-- start Provided records --

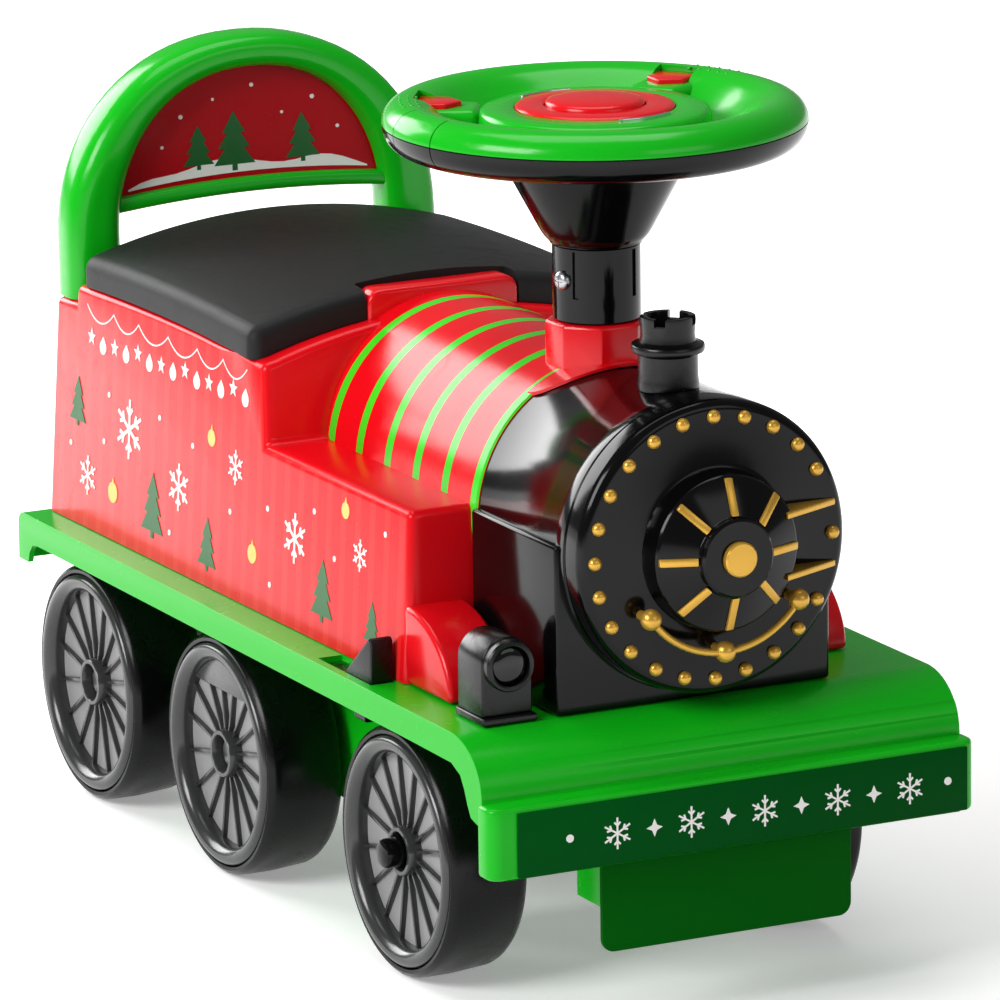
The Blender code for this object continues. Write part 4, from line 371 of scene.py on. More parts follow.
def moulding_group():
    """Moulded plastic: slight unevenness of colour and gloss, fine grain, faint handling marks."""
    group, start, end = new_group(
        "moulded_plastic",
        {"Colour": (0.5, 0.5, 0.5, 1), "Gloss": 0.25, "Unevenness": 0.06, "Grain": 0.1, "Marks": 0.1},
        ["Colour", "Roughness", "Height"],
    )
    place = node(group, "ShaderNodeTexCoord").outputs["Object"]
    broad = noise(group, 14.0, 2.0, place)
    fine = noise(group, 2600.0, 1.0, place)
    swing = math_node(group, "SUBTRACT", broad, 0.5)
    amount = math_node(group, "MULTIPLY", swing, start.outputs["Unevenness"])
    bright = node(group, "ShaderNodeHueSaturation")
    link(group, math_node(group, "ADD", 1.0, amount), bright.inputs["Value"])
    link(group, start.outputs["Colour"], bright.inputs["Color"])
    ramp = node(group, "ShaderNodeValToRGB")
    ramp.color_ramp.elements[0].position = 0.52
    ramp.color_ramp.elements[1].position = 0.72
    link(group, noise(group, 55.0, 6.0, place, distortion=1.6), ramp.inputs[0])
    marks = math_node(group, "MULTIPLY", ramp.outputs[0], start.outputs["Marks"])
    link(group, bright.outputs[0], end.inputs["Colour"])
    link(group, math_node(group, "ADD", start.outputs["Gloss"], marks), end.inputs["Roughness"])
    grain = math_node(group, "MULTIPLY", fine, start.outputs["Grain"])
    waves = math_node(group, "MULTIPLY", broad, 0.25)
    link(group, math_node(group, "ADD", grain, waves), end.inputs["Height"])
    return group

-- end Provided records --
-- start Provided records --

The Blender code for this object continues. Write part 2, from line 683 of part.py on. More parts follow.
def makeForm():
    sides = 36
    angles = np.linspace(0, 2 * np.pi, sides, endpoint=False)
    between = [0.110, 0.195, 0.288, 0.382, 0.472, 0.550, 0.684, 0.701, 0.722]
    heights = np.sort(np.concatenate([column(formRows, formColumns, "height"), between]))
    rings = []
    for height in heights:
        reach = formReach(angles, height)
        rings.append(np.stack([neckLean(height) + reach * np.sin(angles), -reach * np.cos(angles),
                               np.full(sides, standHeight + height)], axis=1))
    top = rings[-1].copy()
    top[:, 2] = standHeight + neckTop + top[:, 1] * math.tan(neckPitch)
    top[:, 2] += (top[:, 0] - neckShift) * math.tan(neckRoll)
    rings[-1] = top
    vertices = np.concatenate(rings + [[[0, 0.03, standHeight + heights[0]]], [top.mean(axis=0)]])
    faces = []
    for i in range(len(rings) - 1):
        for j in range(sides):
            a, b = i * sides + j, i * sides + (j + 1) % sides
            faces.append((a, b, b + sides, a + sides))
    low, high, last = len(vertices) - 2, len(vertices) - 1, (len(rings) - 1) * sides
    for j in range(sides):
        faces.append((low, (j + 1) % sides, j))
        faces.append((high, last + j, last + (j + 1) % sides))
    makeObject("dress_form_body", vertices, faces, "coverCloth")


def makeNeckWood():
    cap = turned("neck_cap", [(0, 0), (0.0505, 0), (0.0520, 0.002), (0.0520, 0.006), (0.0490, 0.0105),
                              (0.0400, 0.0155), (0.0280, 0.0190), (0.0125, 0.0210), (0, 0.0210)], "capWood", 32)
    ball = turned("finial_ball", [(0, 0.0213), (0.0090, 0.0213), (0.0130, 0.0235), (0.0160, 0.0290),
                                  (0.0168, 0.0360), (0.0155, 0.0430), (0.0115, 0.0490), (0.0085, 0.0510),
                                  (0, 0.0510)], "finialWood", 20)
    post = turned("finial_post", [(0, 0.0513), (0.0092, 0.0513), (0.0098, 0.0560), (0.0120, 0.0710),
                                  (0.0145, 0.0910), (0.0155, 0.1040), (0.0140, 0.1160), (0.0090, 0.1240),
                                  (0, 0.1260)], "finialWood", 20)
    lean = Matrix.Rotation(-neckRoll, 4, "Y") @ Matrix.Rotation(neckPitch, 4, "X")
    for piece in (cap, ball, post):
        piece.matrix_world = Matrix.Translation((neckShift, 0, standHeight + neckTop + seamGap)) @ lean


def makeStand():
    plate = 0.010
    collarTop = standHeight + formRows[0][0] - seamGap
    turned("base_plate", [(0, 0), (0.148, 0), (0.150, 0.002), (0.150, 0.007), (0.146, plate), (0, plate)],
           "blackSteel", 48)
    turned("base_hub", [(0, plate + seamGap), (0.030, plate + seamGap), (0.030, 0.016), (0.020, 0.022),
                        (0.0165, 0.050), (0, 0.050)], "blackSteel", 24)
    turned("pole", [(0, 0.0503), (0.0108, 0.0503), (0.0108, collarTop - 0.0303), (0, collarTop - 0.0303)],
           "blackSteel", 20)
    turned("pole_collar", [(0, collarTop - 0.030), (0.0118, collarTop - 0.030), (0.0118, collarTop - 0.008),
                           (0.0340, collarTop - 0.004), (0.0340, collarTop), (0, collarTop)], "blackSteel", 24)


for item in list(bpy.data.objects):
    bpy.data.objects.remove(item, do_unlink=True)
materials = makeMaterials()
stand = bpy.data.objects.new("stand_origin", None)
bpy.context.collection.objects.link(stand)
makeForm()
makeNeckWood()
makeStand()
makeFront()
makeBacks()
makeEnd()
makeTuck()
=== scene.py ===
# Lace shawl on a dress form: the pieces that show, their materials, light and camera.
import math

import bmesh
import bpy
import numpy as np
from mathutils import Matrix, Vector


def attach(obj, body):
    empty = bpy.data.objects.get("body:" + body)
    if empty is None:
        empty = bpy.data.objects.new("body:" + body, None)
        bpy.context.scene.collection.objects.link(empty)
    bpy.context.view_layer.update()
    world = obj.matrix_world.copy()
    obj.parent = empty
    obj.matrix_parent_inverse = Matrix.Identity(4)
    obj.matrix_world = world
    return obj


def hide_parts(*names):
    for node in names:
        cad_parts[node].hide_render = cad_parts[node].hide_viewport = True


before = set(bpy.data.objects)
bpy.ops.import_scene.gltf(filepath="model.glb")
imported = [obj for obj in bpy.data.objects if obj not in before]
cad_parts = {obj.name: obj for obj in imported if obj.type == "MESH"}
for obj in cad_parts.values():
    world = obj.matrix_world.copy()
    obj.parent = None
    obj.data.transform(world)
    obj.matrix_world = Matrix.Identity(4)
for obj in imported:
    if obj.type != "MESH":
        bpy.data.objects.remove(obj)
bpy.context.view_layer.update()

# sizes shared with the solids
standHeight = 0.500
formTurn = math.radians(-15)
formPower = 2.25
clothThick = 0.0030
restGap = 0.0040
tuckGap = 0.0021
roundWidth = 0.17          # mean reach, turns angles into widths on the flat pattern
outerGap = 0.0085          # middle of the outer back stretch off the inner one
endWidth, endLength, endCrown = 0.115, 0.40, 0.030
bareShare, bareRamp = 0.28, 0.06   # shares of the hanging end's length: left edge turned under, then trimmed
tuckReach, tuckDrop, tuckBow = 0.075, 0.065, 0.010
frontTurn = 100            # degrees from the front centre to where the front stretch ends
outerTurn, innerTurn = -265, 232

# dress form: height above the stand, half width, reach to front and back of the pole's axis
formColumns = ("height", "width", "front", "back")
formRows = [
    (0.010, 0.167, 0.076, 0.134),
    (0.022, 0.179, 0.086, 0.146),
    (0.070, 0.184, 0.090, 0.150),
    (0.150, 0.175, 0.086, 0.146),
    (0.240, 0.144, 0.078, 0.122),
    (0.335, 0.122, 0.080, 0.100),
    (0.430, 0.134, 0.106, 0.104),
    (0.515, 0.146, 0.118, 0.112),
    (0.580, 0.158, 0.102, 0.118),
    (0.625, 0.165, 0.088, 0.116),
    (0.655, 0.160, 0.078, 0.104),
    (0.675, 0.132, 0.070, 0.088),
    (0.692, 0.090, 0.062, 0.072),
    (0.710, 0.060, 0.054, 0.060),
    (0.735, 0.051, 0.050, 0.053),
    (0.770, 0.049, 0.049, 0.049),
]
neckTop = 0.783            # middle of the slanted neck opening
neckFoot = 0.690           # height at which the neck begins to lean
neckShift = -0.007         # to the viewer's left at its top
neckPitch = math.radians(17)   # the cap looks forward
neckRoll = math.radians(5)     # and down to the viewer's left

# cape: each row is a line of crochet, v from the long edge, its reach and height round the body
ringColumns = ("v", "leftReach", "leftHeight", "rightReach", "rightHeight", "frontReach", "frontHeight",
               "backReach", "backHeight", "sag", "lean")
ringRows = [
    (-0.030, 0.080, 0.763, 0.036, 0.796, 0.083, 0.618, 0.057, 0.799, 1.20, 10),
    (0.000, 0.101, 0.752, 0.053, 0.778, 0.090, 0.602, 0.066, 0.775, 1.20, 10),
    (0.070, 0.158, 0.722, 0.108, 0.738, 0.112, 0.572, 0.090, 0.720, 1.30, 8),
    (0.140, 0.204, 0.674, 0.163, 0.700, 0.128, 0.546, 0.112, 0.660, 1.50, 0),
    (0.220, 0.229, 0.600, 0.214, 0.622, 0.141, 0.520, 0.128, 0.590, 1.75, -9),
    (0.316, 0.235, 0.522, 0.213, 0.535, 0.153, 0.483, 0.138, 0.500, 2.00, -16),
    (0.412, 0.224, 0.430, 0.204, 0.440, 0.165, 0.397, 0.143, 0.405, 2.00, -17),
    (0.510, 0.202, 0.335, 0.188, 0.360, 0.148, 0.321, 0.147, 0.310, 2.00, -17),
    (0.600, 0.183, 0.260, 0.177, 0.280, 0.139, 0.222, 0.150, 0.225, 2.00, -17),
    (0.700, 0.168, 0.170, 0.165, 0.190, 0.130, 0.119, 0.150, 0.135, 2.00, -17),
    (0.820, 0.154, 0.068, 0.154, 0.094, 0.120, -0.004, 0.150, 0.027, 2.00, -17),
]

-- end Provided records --
-- start Provided records --

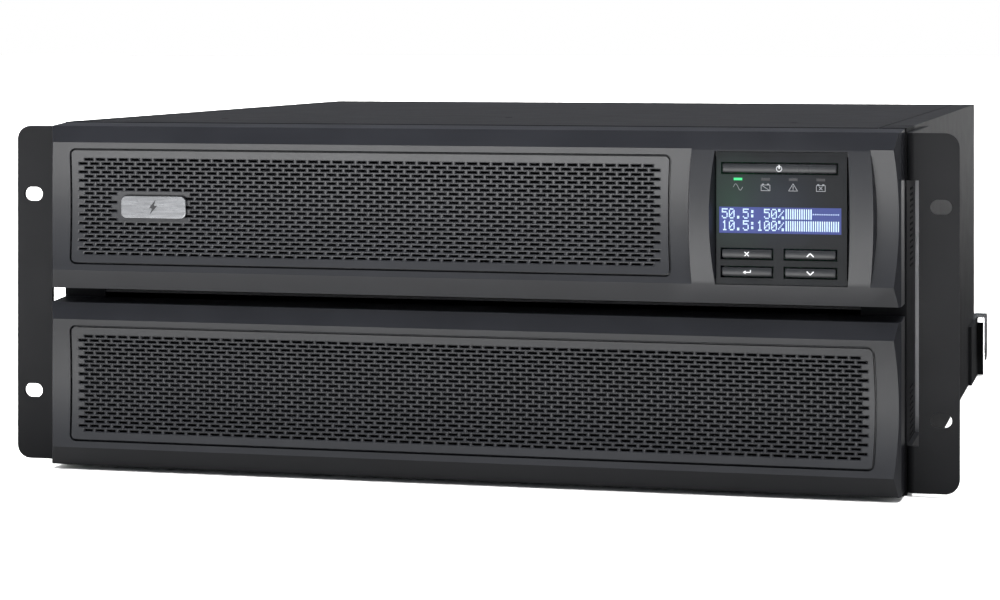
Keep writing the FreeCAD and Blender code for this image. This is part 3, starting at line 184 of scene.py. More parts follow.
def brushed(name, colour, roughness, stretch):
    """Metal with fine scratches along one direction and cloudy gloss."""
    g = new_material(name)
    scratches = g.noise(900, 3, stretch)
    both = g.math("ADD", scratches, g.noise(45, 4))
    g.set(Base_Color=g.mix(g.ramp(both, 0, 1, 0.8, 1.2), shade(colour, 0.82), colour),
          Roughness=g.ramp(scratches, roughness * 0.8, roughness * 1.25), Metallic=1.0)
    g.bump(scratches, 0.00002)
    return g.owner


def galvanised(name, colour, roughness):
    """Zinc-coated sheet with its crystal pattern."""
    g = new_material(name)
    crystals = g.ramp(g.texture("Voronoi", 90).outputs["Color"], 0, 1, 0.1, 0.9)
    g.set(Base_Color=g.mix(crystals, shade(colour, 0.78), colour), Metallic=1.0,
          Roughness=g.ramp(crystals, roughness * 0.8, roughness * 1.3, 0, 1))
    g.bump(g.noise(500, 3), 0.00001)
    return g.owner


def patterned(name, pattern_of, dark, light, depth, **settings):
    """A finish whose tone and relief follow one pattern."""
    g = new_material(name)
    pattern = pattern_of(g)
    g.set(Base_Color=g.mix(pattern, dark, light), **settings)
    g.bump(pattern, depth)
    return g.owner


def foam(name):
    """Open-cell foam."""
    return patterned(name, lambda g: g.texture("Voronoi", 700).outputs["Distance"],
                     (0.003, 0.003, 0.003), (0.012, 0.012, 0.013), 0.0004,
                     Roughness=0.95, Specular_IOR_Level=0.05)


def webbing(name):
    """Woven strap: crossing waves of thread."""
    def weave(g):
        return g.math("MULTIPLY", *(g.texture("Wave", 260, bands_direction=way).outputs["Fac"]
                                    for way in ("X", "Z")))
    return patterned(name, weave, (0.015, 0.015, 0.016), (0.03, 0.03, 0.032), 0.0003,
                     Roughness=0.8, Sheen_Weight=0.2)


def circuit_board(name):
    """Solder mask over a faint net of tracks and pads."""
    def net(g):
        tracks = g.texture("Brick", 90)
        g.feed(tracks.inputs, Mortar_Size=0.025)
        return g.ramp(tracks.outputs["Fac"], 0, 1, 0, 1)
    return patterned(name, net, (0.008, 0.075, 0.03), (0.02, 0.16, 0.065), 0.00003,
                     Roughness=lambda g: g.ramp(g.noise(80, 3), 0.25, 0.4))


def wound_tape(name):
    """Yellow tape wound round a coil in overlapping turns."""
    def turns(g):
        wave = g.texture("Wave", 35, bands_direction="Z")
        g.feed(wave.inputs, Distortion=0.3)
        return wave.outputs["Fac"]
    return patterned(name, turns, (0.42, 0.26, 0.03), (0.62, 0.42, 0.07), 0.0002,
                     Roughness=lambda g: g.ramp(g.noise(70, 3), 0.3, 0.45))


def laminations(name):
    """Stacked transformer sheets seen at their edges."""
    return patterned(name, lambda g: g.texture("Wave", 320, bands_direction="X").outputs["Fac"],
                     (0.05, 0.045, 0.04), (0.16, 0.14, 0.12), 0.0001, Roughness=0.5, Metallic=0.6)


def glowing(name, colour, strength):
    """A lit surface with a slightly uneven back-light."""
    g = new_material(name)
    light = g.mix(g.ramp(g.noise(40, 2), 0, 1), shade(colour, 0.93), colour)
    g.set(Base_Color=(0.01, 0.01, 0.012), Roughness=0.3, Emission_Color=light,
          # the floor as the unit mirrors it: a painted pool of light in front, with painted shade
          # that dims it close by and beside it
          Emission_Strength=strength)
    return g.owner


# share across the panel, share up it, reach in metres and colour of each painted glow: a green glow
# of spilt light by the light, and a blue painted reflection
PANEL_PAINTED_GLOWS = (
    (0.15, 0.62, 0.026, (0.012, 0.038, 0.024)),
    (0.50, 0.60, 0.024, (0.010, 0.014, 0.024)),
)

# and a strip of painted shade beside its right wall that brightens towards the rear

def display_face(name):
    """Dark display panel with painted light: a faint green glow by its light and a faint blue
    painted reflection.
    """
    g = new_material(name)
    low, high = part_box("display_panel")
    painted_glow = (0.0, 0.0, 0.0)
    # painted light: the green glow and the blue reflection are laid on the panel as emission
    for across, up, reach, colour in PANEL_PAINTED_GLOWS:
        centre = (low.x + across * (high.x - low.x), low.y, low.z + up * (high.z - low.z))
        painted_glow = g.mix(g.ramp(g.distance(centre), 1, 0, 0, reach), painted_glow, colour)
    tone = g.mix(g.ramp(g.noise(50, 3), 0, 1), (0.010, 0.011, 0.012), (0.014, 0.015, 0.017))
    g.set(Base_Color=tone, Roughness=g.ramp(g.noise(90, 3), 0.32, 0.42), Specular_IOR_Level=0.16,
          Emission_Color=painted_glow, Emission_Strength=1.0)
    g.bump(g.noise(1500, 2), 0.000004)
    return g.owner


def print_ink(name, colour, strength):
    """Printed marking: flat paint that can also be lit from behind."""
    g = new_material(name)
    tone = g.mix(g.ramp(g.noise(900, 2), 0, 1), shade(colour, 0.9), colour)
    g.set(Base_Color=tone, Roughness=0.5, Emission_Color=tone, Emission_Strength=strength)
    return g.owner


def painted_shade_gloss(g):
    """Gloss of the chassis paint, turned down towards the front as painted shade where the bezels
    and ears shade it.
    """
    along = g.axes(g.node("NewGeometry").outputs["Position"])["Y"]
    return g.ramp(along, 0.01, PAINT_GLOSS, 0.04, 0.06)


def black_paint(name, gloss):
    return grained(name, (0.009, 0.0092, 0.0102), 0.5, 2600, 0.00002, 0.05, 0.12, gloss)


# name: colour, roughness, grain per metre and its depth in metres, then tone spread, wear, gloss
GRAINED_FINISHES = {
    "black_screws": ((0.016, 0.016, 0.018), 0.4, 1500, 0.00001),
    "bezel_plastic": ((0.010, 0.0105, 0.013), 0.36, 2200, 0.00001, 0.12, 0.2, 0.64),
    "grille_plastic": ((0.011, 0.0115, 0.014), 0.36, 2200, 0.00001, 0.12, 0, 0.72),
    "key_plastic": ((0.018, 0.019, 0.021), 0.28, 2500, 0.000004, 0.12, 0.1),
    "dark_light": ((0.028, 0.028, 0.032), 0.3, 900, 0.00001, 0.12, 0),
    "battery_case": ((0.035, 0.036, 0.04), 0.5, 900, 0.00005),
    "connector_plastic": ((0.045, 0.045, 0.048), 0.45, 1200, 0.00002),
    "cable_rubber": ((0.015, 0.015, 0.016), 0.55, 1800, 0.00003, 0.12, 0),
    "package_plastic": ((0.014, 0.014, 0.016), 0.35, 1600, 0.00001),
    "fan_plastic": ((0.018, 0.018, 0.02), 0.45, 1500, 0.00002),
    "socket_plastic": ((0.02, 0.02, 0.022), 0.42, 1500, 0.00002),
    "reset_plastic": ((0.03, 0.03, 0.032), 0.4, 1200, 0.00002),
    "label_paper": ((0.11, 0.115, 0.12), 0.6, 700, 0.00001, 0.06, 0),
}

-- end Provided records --

Instruction: Above are the records. Print exactly, and only, the lines from the line with "for item in" to the line with "before = set(bpy.data.objects)", both inclusive.

Reply:
for item in list(bpy.data.objects):
    bpy.data.objects.remove(item, do_unlink=True)
materials = makeMaterials()
stand = bpy.data.objects.new("stand_origin", None)
bpy.context.collection.objects.link(stand)
makeForm()
makeNeckWood()
makeStand()
makeFront()
makeBacks()
makeEnd()
makeTuck()
=== scene.py ===
# Lace shawl on a dress form: the pieces that show, their materials, light and camera.
import math

import bmesh
import bpy
import numpy as np
from mathutils import Matrix, Vector


def attach(obj, body):
    empty = bpy.data.objects.get("body:" + body)
    if empty is None:
        empty = bpy.data.objects.new("body:" + body, None)
        bpy.context.scene.collection.objects.link(empty)
    bpy.context.view_layer.update()
    world = obj.matrix_world.copy()
    obj.parent = empty
    obj.matrix_parent_inverse = Matrix.Identity(4)
    obj.matrix_world = world
    return obj


def hide_parts(*names):
    for node in names:
        cad_parts[node].hide_render = cad_parts[node].hide_viewport = True


before = set(bpy.data.objects)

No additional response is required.